Foxee makes some good points. Another thing you could do is have the guy be an investigative reporter who basically approaches his job like an undercover cop -- no credentials, etc. proving he's with the press. Perhaps he has studied the pattern of disappearances and sets himself up as 'bait' -- only to get more than he bargains for? This could be a much more violent abduction than he expected, accounting for the memory-loss. Or, taking another path, perhaps the townspeople use a drug or series of drugs to intentionally remove their victims memory? They could then present themselves as compassionate rescuers who found their victims lying on the side of the road, drowning, etc. They may even justify this to themselves with a religious excuse -- they're ridding poor souls of their sinful pasts, bringing them into the true church.

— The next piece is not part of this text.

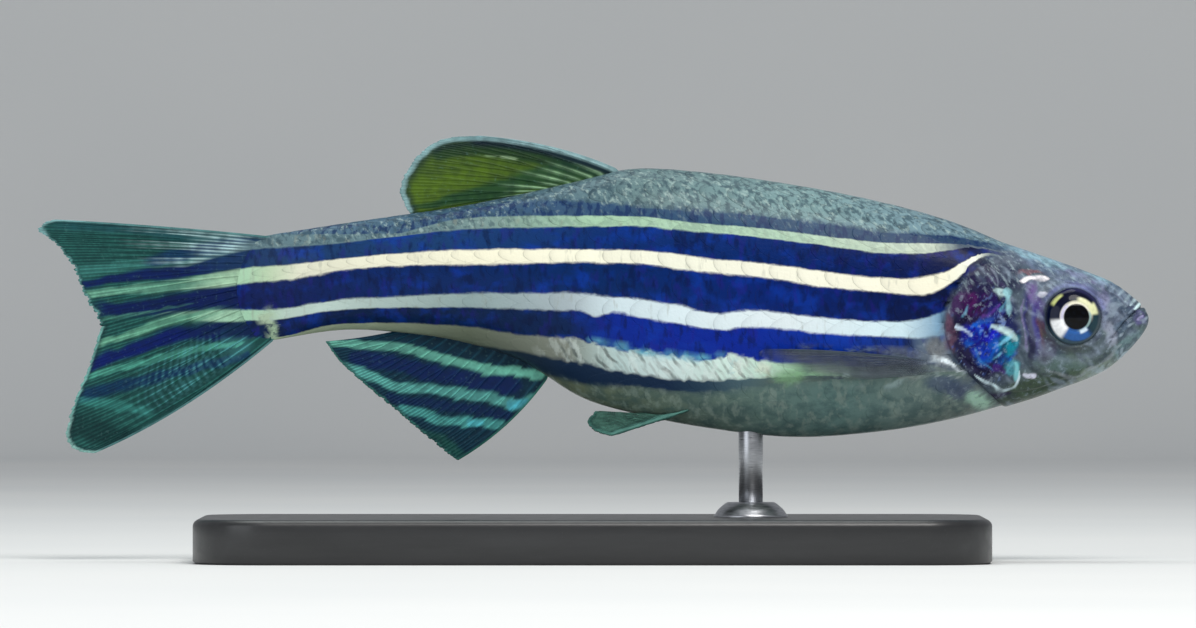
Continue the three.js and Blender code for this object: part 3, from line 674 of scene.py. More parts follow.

I think starting it out In Media Res is a good idea, even though the whole amnesia POV character is a bit overused in thriller/suspense fiction. You'll just have to find an original way to spin it. Perhaps the MC has a medical condition or advanced training that gives him some extra immunity to the drug, so that his memories start slowly returning? Quite a few interesting ways you could present this, both structurally and on a plot level.


----------



## smoothbench (Mar 6, 2011)

Thanks Leyline I like those ideas. However I'd like it if the people in the town were aware of how they got there and maybe they were brainwashed into believing this life is better for them. But I want there to be others who only go along with it out of fear of what would happen to them if they resisted. They put up a facade but some eventually become to depressed by it that they commit suicide. This is something that my main character will question since the town seems like such a happy place on the outside.


----------



## mockingbird (Mar 7, 2011)

Hi Smoothbench, good idea as it worked for Peter Weir's first film - The Town that Ate paris - isolated town in Au outback needs more people. If you arrive you never get out, as all cars are spiked, roads become blocked, but the newcomer must have something to offer or it's curtains for sure.


----------



## Akhilleus (Mar 7, 2011)

sarah palin as the mayor ...


----------



## Glass Pencil (Mar 7, 2011)

Dropping your kid off at the babysitter only to later do a sex offender search on the neighborhood.

Watching that map of the smalltown light up like an LA traffic jam.


----------



## MJ Preston (Mar 7, 2011)

I have a really good idea, but I'm going to save that one for myself.

In the mean time. What about secret meetings. Unexplained flickering lights and sounds in the dark hours. Medications. 

I say don't completely rule out monsters. They walk among us all the time.


----------



## SilverMoon (Mar 8, 2011)

MJ - "Medications" you have the wheels spinning. This investigative reporter slowly realizes that "all" of the townspeople will not look at him directly in the eye. He finds this strange as he's a newcomer. He should be a source of curiosity. Neither do they look at each other. They're all doing the "medication shuffle" as witnessed in the hallways in "One Flew Over the Cuckoo's Nest". So he mimics them, following one of the men around town to see where he is lead. The man enters a GP's office at the far end of town. There, there is a line of people. The doctor is at the receptionist's window wearing sunglasses (why to be discovered later) dispensing pills to keep the townspeople complacent. The GP is an old crippled looking man. He's nervous around the people, as if he's seen hell. His hand shakes as he hands over the little paper cup of pills (the reporter, of course, cheeks his pills). 

All the storefronts and town bar are dark, seemingly closed for business yet there is an "Open" sign. And then a smaller one framed and written in caligraphy: from Dante's Inferno "_Beware all ye who enter here"._

He then realizes that there are no children to be seen but hears them faintly singing "Ring around the Rosey" from a far distance.

Many whys here. It might be fun to dig into.


----------



## caelum (Mar 8, 2011)

Chanting in the night that comes from people's basements.  Everyone has a strange custom of greeting, like instead of shaking hands they rub palms.  The town's accent/dialect is strange.


----------



## Terry D (Mar 8, 2011)

A decrepit church in the center of town, abandon, boarded up, but at night the church bells toll.

A sprinkling of deformed animals -- cats with three eyes, a dog with a face nearly human, etc.

Everyone looks away when you speak to them, and pause before answering.


----------



## Foxee (Mar 8, 2011)

> Chanting in the night that comes from people's basements.


I'm scared of basements. I'm going to have nightmares now (again), thanks a heap, Caelum!


----------



## caelum (Mar 8, 2011)

Haha.  I'm a little the opposite in that respect, I've always had a thing about attics.


----------